• _EXERCISE PROMPT_
Write out the full listing again, exactly as it stands.

• _MATERIAL_
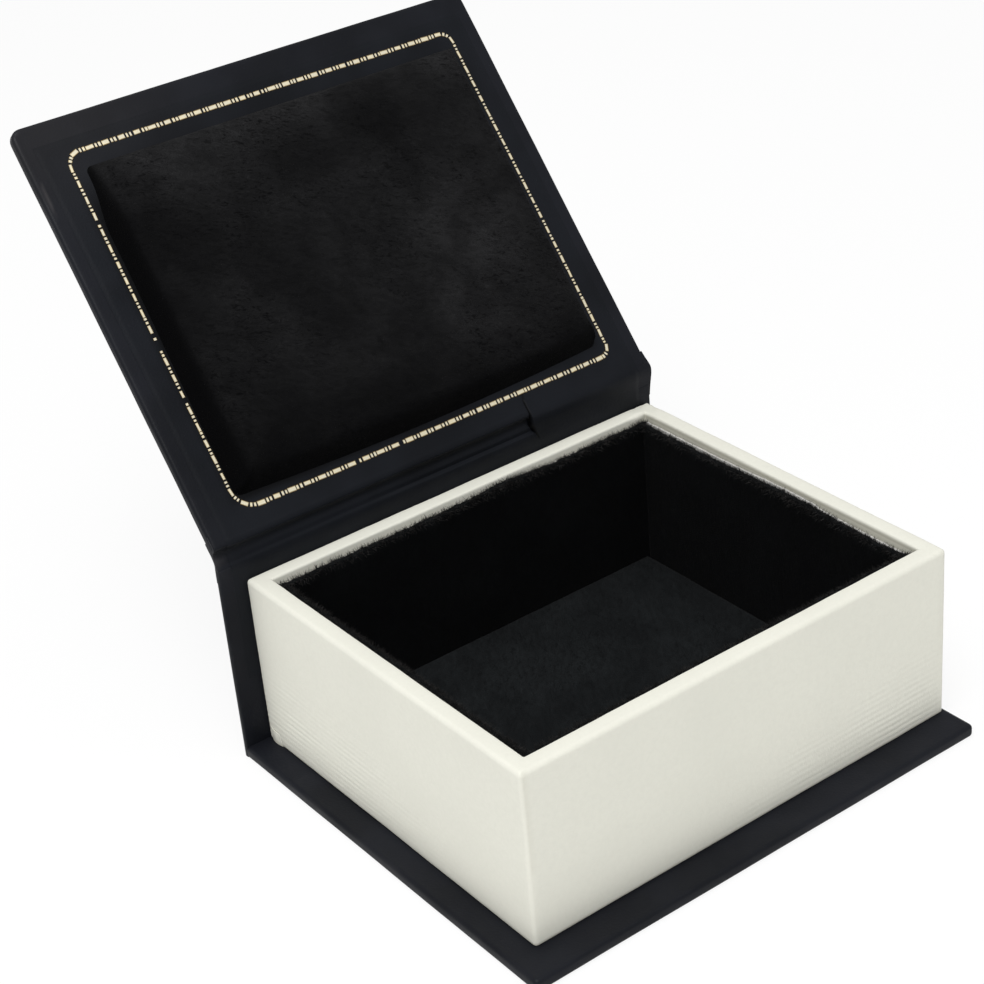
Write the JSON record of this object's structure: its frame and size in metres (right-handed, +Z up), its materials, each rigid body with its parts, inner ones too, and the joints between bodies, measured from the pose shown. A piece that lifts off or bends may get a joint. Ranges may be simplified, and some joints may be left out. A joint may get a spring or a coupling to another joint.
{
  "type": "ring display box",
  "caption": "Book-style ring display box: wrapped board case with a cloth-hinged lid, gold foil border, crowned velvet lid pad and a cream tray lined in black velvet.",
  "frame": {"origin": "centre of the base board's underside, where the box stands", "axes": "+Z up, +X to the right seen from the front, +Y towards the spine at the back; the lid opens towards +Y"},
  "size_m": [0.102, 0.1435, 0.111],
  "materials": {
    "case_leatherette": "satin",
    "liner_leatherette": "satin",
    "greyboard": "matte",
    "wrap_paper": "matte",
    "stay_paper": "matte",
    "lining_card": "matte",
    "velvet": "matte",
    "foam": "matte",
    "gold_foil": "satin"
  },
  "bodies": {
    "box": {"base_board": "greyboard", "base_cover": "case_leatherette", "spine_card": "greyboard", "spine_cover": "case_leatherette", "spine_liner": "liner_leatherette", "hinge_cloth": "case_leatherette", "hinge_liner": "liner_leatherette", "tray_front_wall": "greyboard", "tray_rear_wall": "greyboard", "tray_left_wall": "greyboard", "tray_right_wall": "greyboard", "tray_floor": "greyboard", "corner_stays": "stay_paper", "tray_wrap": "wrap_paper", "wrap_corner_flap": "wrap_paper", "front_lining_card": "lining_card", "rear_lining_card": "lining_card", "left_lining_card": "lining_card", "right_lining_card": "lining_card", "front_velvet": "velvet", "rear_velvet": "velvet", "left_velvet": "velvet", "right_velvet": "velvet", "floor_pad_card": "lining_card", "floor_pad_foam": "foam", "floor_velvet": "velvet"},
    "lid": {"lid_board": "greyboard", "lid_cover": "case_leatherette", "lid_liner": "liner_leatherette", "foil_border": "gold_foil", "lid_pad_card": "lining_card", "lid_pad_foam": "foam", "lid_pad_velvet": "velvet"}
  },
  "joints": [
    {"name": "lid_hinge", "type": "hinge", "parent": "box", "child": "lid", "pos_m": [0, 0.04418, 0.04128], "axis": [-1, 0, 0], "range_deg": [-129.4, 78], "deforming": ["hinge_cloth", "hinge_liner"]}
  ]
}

• _CORRECT RESPONSE_
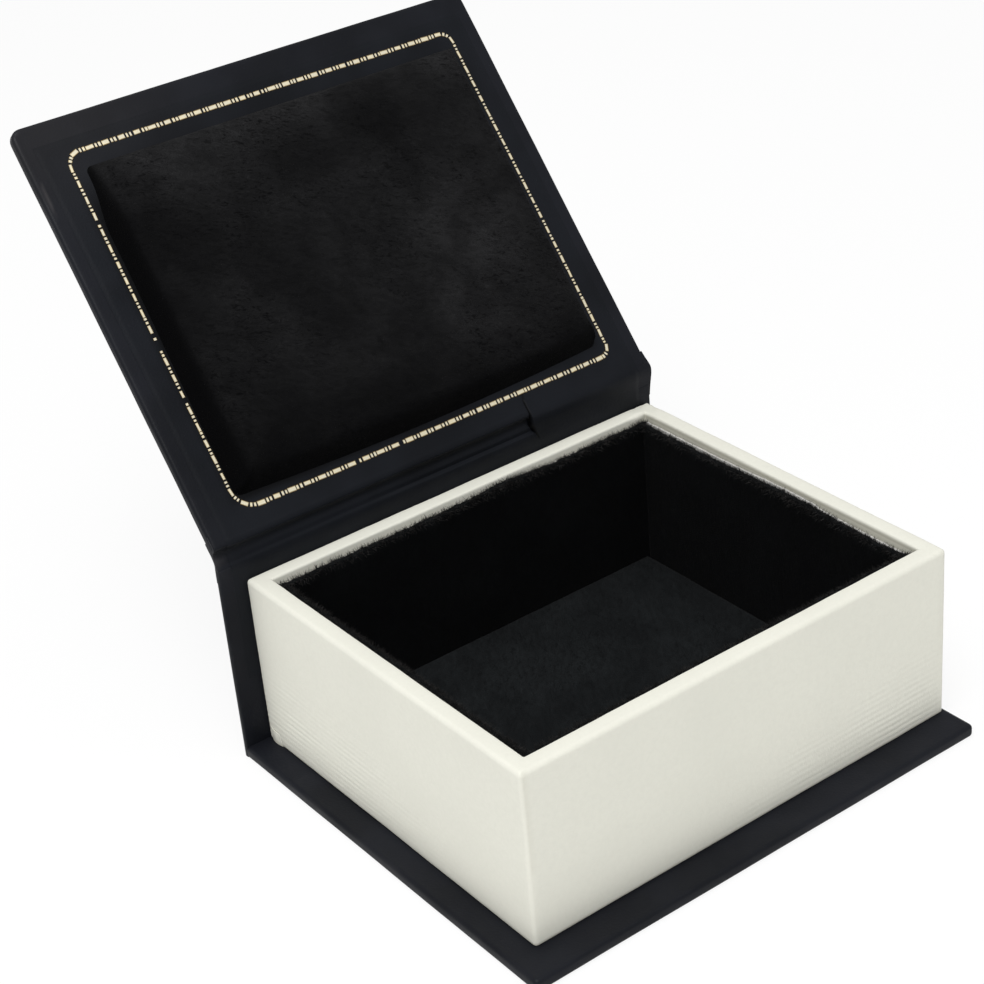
Write the JSON record of this object's structure: its frame and size in metres (right-handed, +Z up), its materials, each rigid body with its parts, inner ones too, and the joints between bodies, measured from the pose shown. A piece that lifts off or bends may get a joint. Ranges may be simplified, and some joints may be left out. A joint may get a spring or a coupling to another joint.
{
  "type": "ring display box",
  "caption": "Book-style ring display box: wrapped board case with a cloth-hinged lid, gold foil border, crowned velvet lid pad and a cream tray lined in black velvet.",
  "frame": {"origin": "centre of the base board's underside, where the box stands", "axes": "+Z up, +X to the right seen from the front, +Y towards the spine at the back; the lid opens towards +Y"},
  "size_m": [0.102, 0.1435, 0.111],
  "materials": {
    "case_leatherette": "satin",
    "liner_leatherette": "satin",
    "greyboard": "matte",
    "wrap_paper": "matte",
    "stay_paper": "matte",
    "lining_card": "matte",
    "velvet": "matte",
    "foam": "matte",
    "gold_foil": "satin"
  },
  "bodies": {
    "box": {"base_board": "greyboard", "base_cover": "case_leatherette", "spine_card": "greyboard", "spine_cover": "case_leatherette", "spine_liner": "liner_leatherette", "hinge_cloth": "case_leatherette", "hinge_liner": "liner_leatherette", "tray_front_wall": "greyboard", "tray_rear_wall": "greyboard", "tray_left_wall": "greyboard", "tray_right_wall": "greyboard", "tray_floor": "greyboard", "corner_stays": "stay_paper", "tray_wrap": "wrap_paper", "wrap_corner_flap": "wrap_paper", "front_lining_card": "lining_card", "rear_lining_card": "lining_card", "left_lining_card": "lining_card", "right_lining_card": "lining_card", "front_velvet": "velvet", "rear_velvet": "velvet", "left_velvet": "velvet", "right_velvet": "velvet", "floor_pad_card": "lining_card", "floor_pad_foam": "foam", "floor_velvet": "velvet"},
    "lid": {"lid_board": "greyboard", "lid_cover": "case_leatherette", "lid_liner": "liner_leatherette", "foil_border": "gold_foil", "lid_pad_card": "lining_card", "lid_pad_foam": "foam", "lid_pad_velvet": "velvet"}
  },
  "joints": [
    {"name": "lid_hinge", "type": "hinge", "parent": "box", "child": "lid", "pos_m": [0, 0.04418, 0.04128], "axis": [-1, 0, 0], "range_deg": [-129.4, 78], "deforming": ["hinge_cloth", "hinge_liner"]}
  ]
}